La vidéaste engagée Tabita Rezaire questionne le web
Elle ambitionne de décoloniser internet, qu’elle voit comme un espace reproducteur des hiérarchies sociales occidentales. L’artiste franco-danoise Tabita Rezaire est en résidence à la Meet Factory, centre d’art contemporain pragois, jusque début septembre. Radio Prague l’a rencontrée.
« Si on regarde légalement, juridiquement, on est dans des société dites démocratiques ou postcoloniales. Le souci est que le monde postcolonial a internalisé les idéologies du monde colonial. Ce qui veut dire que toutes les hiérarchies amenées par l’entreprise coloniale - de race, de culture, de genre, de systèmes de pensée - perdurent. »

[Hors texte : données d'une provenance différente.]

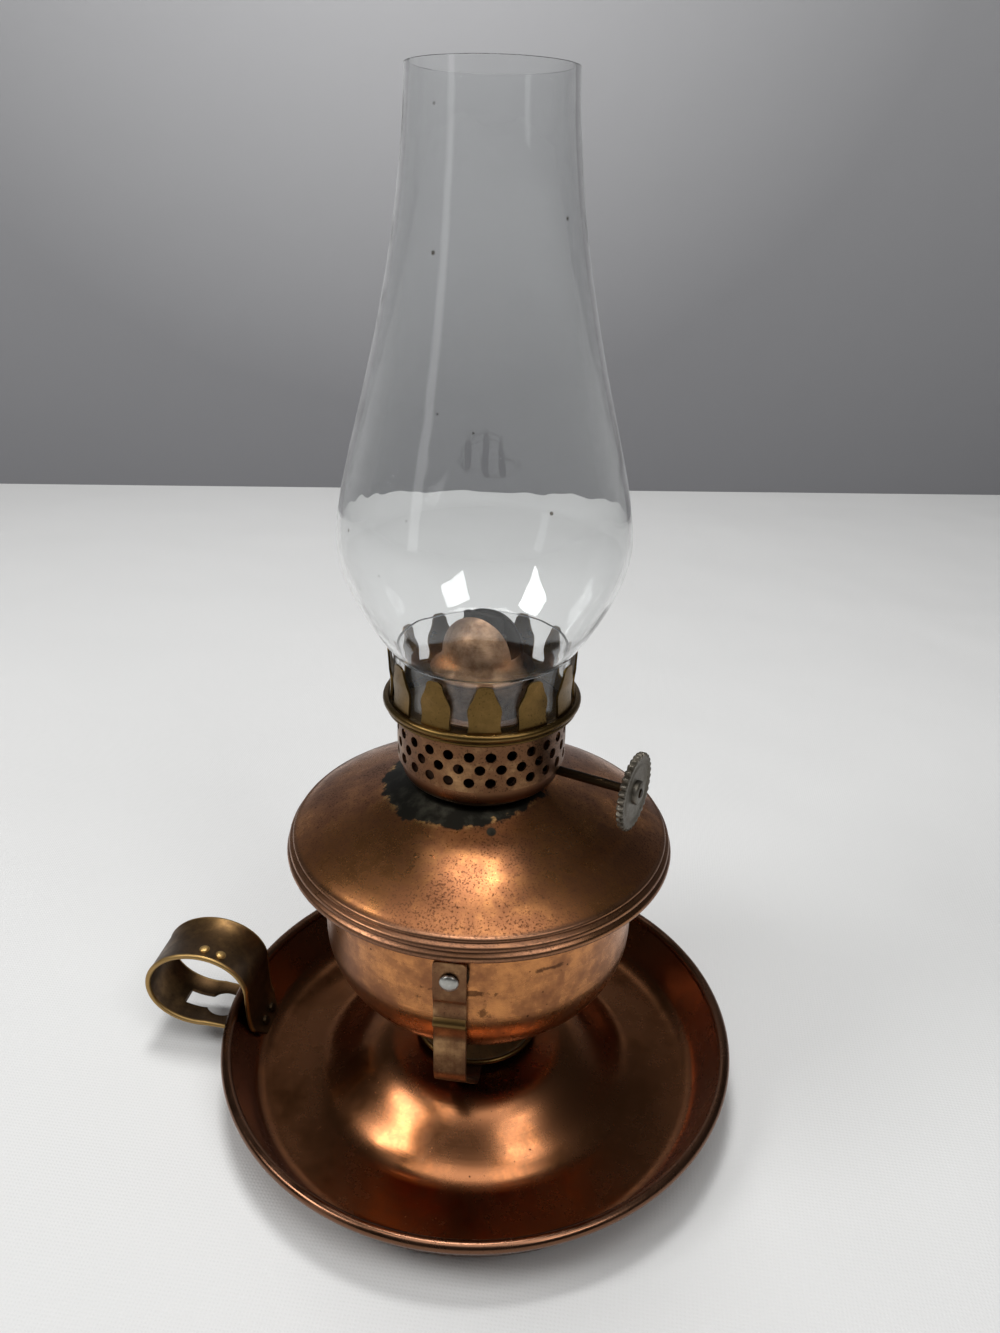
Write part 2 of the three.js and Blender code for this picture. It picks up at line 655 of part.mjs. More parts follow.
// Perforated band: three staggered rows of round air holes
function makeBand() {
  const shell = toSolid(turned([
    [bandRadius - burnerSheet, bandBottom], [bandRadius, bandBottom],
    [bandRadius, bandTop], [bandRadius - burnerSheet, bandTop],
  ], bandHoleCount));
  const pitch = (2 * Math.PI) / bandHoleCount;
  const holes = bandRowHeights.flatMap((height, row) => (
    Array.from({ length: bandHoleCount }, (_, i) => toSolid(
      pinAlongX(bandHoleRadius, 2 * cutOverrun, airHoleSides)
        .rotateX(Math.PI / airHoleSides)
        .translate(bandRadius, 0, bandBottom + height)
        .rotateZ(pitch * (i + ((row + 1) % 2) / 2)),
    ))));
  return toGeometry(wasm.Manifold.difference([shell, ...holes]));
}
add("burner_band", makeBand(), agedBrass, burner)
  .rotation.z = Math.PI / bandHoleCount;

// Gallery: a floor for the chimney, a rolled bead and twelve springy prongs
function prongOutline() {
  const [half, tip] = [prongWidth / 2, prongTipWidth / 2];
  const [straightStart, straightEnd] = prongSwellShares.map((share) => share * prongHeight);
  const [drawnIn, tipStart] = prongTipShares.map((share) => share * prongHeight);
  const right = bezier([
    [half, straightStart], [half, straightEnd], [tip * prongTipEaseShare, drawnIn], [tip, tipStart],
  ], 3);
  const waist = [half * prongWaistShares[0], prongHeight * prongWaistShares[1]];
  const side = [[half, -cutOverrun], [half, 0], waist, ...right, [tip * prongEndShare, prongHeight]];
  return [...side, ...side.map(([x, z]) => [-x, z]).reverse()];
}

function makeGallery() {
  const wall = [galleryRadius - galleryBeadRadius, galleryBeadHeight];
  const prongFoot = galleryBeadHeight + galleryBeadRadius * prongSeatShare;
  const sleeveRadius = bandRadius - burnerSheet - seatGap;
  const floor = turned([
    [galleryFloorHole, galleryFloor], [sleeveRadius - burnerSheet, galleryFloor],
    [sleeveRadius - burnerSheet, galleryFloor - gallerySleeve],
    [sleeveRadius, galleryFloor - gallerySleeve], [sleeveRadius, galleryFloor],
    [bandRadius, galleryFloor], wall, [prongInnerRadius + burnerSheet, prongFoot],
    [prongInnerRadius, prongFoot], [prongInnerRadius, galleryBeadHeight],
    [chimneyFootRadius + seatGap, galleryFloorTop], [galleryFloorHole, galleryFloorTop],
  ], burnerSides);
  const bead = arc(...wall, galleryBeadRadius, 0, 2 * Math.PI, beadSides);
  const spring = [
    [prongInnerRadius, prongFoot - burnerSheet], [prongInnerRadius, prongFoot + prongHeight * prongBendShare],
    [prongInnerRadius + prongFlare, prongFoot + prongHeight + seatGap],
  ];
  const springWall = toSolid(turned(sheet(spring, -burnerSheet), burnerSides));
  const reach = galleryRadius + cutOverrun;
  const prongs = Array.from({ length: prongCount }, (_, i) => toSolid(
    pushedAlongX(prongOutline(), reach)
      .translate(reach / 2 + cutOverrun, 0, prongFoot)
      .rotateZ((2 * Math.PI * i) / prongCount),
  ));
  const crown = springWall.intersect(wasm.Manifold.union(prongs));
  return toGeometry(toSolid(floor).add(toSolid(turned(bead.slice(1), burnerSides))).add(crown));
}
add("burner_gallery", makeGallery(), agedBrass, burner);

// Deck: a pierced plate inside the gallery sleeve that steadies the wick tube
function makeDeck() {
  const radius = bandRadius - 2 * burnerSheet - 2 * seatGap;
  const plate = pushed(arc(0, 0, radius, 0, 2 * Math.PI, smallSides).slice(1), deckThickness, [
    flatTube(seatGap).reverse(),
    ...Array.from({ length: deckHoleCount }, (_, i) => {
      const a = (2 * Math.PI * (i + 0.5)) / deckHoleCount;
      const [x, y] = [deckHoleCircle * Math.cos(a), deckHoleCircle * Math.sin(a)];
      return arc(x, y, deckHoleRadius, 2 * Math.PI, 0, beadSides).slice(1);
    }),
  ]);
  return closed(plate.translate(0, 0, galleryFloor - gallerySleeve + deckThickness / 2));
}
add("burner_deck", makeDeck(), darkBrass, burner);

// Wick tube with two windows, through which the feed wheels reach the wick
function makeWickTube() {
  const length = tubeTop - tubeBottom;
  const tube = toSolid(pushed(flatTube(0), length, [flatTube(-tubeWall).reverse()])
    .translate(0, 0, (tubeTop + tubeBottom) / 2));
  const windows = [-1, 1].map((side) => toSolid(
    new THREE.BoxGeometry(feedWheelWidth + 2 * seatGap, tubeDepth, 2 * feedWheelRadius)
      .translate(side * feedWheelOffset, tubeDepth / 2, spindleHeight)));
  return toGeometry(wasm.Manifold.difference([tube, ...windows]));
}
add("wick_tube", makeWickTube(), darkBrass, burner);

const wickHeight = wickTop - wickBottom;
add("wick", closed(pushed(flatTube(-tubeWall - seatGap), wickHeight)), cotton, burner)
  .position.z = wickBottom + wickHeight / 2;

// Winder: spindle, two feed wheels, their box and the milled thumb wheel
const boxHalf = feedWheelOffset + feedWheelWidth / 2 + 3 * seatGap + ratchetBoxWall;

function makeRatchetBox() {
  const near = tubeDepth / 2 + seatGap;
  const far = spindleOffset + feedWheelRadius + seatGap + ratchetBoxWall;
  const half = feedWheelRadius + seatGap + ratchetBoxWall;
  const depth = far - near;
  const block = toSolid(new THREE.BoxGeometry(2 * boxHalf, depth, 2 * half)
    .translate(0, (near + far) / 2, spindleHeight));
  const hollow = toSolid(new THREE.BoxGeometry(
    2 * (boxHalf - ratchetBoxWall), depth, 2 * (half - ratchetBoxWall),
  ).translate(0, (near + far) / 2 - ratchetBoxWall, spindleHeight));
  return toGeometry(block.subtract(hollow)
    .subtract(spindleBore(cupRadius))
    .subtract(toSolid(pinAlongX(spindleRadius + seatGap, 2 * boxHalf + cutOverrun)
      .translate(0, spindleOffset, spindleHeight))));
}
add("ratchet_box", makeRatchetBox(), darkBrass, burner);

const spindleGroup = new THREE.Group();
spindleGroup.position.set(0, spindleOffset, spindleHeight);
burner.add(spindleGroup);
const spindleStart = -boxHalf - seatGap;
const spindleEnd = thumbWheelReach + thumbWheelWidth / 2 + thumbHubStand + seatGap;
add("spindle", closed(pinAlongX(spindleRadius, spindleEnd - spindleStart)), agedBrass, spindleGroup)
  .position.x = (spindleEnd + spindleStart) / 2;

// A wheel outline with pointed teeth
function toothed(radius, root, teeth) {
  return Array.from({ length: 2 * teeth }, (_, i) => {
    const r = i % 2 ? root : radius;
    const a = (Math.PI * i) / teeth;
    return [r * Math.cos(a), r * Math.sin(a)];
  });
}
const borePath = arc(0, 0, spindleRadius + seatGap, 2 * Math.PI, 0, pinSides).slice(1);

[["inner", -1], ["outer", 1]].forEach(([name, side]) => {
  const outline = toothed(feedWheelRadius, feedWheelRoot, feedWheelTeeth);
  const wheel = closed(pushed(outline, feedWheelWidth, [borePath]).rotateY(Math.PI / 2));
  add(`feed_wheel_${name}`, wheel, darkBrass, spindleGroup).position.x = side * feedWheelOffset;
});

function makeThumbWheel() {
  const outline = toothed(thumbWheelRadius, thumbWheelRadius - thumbWheelToothDepth, thumbWheelTeeth);
  const disc = toSolid(pushed(outline, thumbWheelWidth));
  const hub = toSolid(pin(thumbHubRadius, thumbWheelWidth + 2 * thumbHubStand, smallSides));
  const bore = toSolid(pin(spindleRadius + seatGap, thumbWheelWidth + 2 * (thumbHubStand + cutOverrun)));
  return closed(toGeometry(disc.add(hub).subtract(bore)).rotateY(Math.PI / 2));
}
add("thumb_wheel", makeThumbWheel(), wheelMetal, spindleGroup).position.x = thumbWheelReach;

// Flame spreader: a slotted dome on a beaded skirt, over the end of the wick tube
function makeSpreader() {
  const skirt = [
    [spreaderFlangeRadius, spreaderFoot], [spreaderFlangeRadius, spreaderFoot + spreaderSheet],
    [spreaderBaseRadius, spreaderFoot + 2 * spreaderSheet],
    [spreaderBaseRadius - spreaderBeadRadius, spreaderBeadHeight - spreaderBeadRadius],
    [spreaderBaseRadius, spreaderBeadHeight],
    [spreaderBaseRadius - spreaderBeadRadius, spreaderBeadHeight + spreaderBeadRadius],
    [spreaderDomeRadius, spreaderShoulder],
  ];
  const dome = arc(0, spreaderDomeFoot, spreaderDomeRadius, 0, Math.PI / 2, 6);
  dome[dome.length - 1][0] = 0;
  const innerDome = arc(0, spreaderDomeFoot, spreaderDomeRadius - spreaderSheet, Math.PI / 2, 0, 6);
  innerDome[0][0] = 0;
  const inside = spreaderBaseRadius - spreaderBeadRadius - spreaderSheet;
  const shell = toSolid(turned([
    ...skirt, ...dome, ...innerDome,
    [spreaderDomeRadius - spreaderSheet, spreaderShoulder],
    [inside, spreaderBeadHeight], [inside, spreaderFoot],
  ], burnerSides));
  const slotHeight = spreaderTop - spreaderShoulder;
  const slot = new THREE.BoxGeometry(4 * spreaderDomeRadius, spreaderSlot, slotHeight)
    .translate(0, 0, spreaderShoulder + slotHeight / 2 + spreaderSheet);
  return toGeometry(shell.subtract(toSolid(slot)));
}
add("flame_spreader", makeSpreader(), agedBrass, burner);

// Chimney: a straight foot, a round bulge and a long taper to a straight top
function makeChimney() {
  const rise = chimneyTop - chimneyBulgeHeight;
  const swell = chimneyBulgeHeight - chimneyNeckHeight;
  const spread = chimneyBulgeRadius - chimneyFootRadius;
  const fall = chimneyBulgeRadius - chimneyTopRadius;
  const neck = bezier([
    [chimneyFootRadius, chimneyNeckHeight],
    [chimneyFootRadius + spread * neckLeaveShares[0], chimneyNeckHeight + swell * neckLeaveShares[1]],
    [chimneyBulgeRadius, chimneyBulgeHeight - swell * bulgeCurveShare],
    [chimneyBulgeRadius, chimneyBulgeHeight],
  ], 6);
  const taper = bezier([
    [chimneyBulgeRadius, chimneyBulgeHeight],
    [chimneyBulgeRadius, chimneyBulgeHeight + rise * taperCurveShares[0]],
    [chimneyTopRadius + fall * taperWidthShare, chimneyTop - rise * taperCurveShares[1]],
    [chimneyTopRadius, chimneyTop],
  ], 6);
  const path = [[chimneyFootRadius, chimneyFoot], ...neck, ...taper.slice(1)];
  return turned(sheet(path, chimneyWall), chimneySides);
}
add("chimney", makeChimney(), glass, burner);

// The origin is under the middle of the whole lamp's footprint
lamp.position.x = (ringReach - saucerRadius) / 2;

export default part;
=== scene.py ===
"""Miniature oil lamp: a copper font that tilts in a brass yoke, on a saucer with a finger ring.

Each piece is built at its place in the packed frame, in metres, and rides on its body.
"""

import json
import math

import bmesh
import bpy
from bpy.props import (
    FloatProperty, FloatVectorProperty, IntProperty, PointerProperty,
)
from bpy.types import Operator, Panel, PropertyGroup
from mathutils import Matrix, Vector


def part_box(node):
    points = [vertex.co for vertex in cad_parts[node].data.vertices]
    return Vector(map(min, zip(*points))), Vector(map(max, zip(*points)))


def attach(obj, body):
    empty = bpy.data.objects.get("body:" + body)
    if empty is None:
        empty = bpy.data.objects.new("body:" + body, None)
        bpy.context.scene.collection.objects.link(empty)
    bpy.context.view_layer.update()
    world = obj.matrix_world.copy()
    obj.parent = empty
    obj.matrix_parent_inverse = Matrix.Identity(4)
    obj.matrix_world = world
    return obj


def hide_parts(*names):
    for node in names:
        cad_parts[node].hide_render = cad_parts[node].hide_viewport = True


bl_info = {
    "name": "Miniature Oil Lamp",
    "version": (1, 0, 0),
    "blender": (4, 5, 0),
    "location": "3D View > Sidebar > Oil Lamp",
    "description": "Builds a copper oil lamp with its burner, chimney and stage",
    "category": "Add Mesh",
}

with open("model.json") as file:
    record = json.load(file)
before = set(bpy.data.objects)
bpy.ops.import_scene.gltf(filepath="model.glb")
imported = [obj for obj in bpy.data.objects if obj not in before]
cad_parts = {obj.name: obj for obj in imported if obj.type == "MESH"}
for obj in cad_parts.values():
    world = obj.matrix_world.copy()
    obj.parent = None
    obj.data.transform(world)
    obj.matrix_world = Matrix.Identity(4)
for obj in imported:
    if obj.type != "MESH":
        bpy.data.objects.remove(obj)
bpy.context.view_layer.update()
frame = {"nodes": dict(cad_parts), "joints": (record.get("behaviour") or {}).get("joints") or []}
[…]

A ses yeux, le discours présentant internet comme un espace sans frontières de liberté et d’égalité est un leurre :
« Le fait est qu’internet est le reflet des sociétés qui ont contribué à sa naissance. De ce fait, internet est raciste, internet est un espace de surveillance, de contrôle, est un espace répressif. Cela a plusieurs échelles. A une échelle interne, de par le contenu d’internet. Il est principalement un flux des pays occidentaux, surtout anglophones, consommé par le reste du monde. »
Tabita Rezaire pointe également les inégalités d’accès à internet au niveau mondial, et rappelle qu’un être humain sur deux n’a pas accès à la toile, une proportion qui monte à trois sur quatre sur le continent africain. C’est lorsqu’elle s’installe à Johannesburg, en Afrique du Sud, qu’elle développe véritablement sa réflexion autour de cette problématique :
« S’il y a une chose que j’ai envie de partager, que j’ai envie que les gens retiennent de ce que je fais, c’est que ces hiérarchies nous pourrissent de l’intérieur. Ce sentiment de supériorité est détrimentaire. Pas seulement aux personnes qui sont laissées à croire qu’elles n’ont ni culture, ni savoir, et que leur système de connaissance n’est pas légitime ; mais aussi aux populations dominantes. »Après l’image, Tabita Rezaire, qui est aussi professeur de yoga, tente désormais de travailler sur le son. Elle se sert particulièrement du gong qui trône au milieu de son studio pragois. Un studio que la Meet Factory met à sa disposition jusqu’au 6 septembre.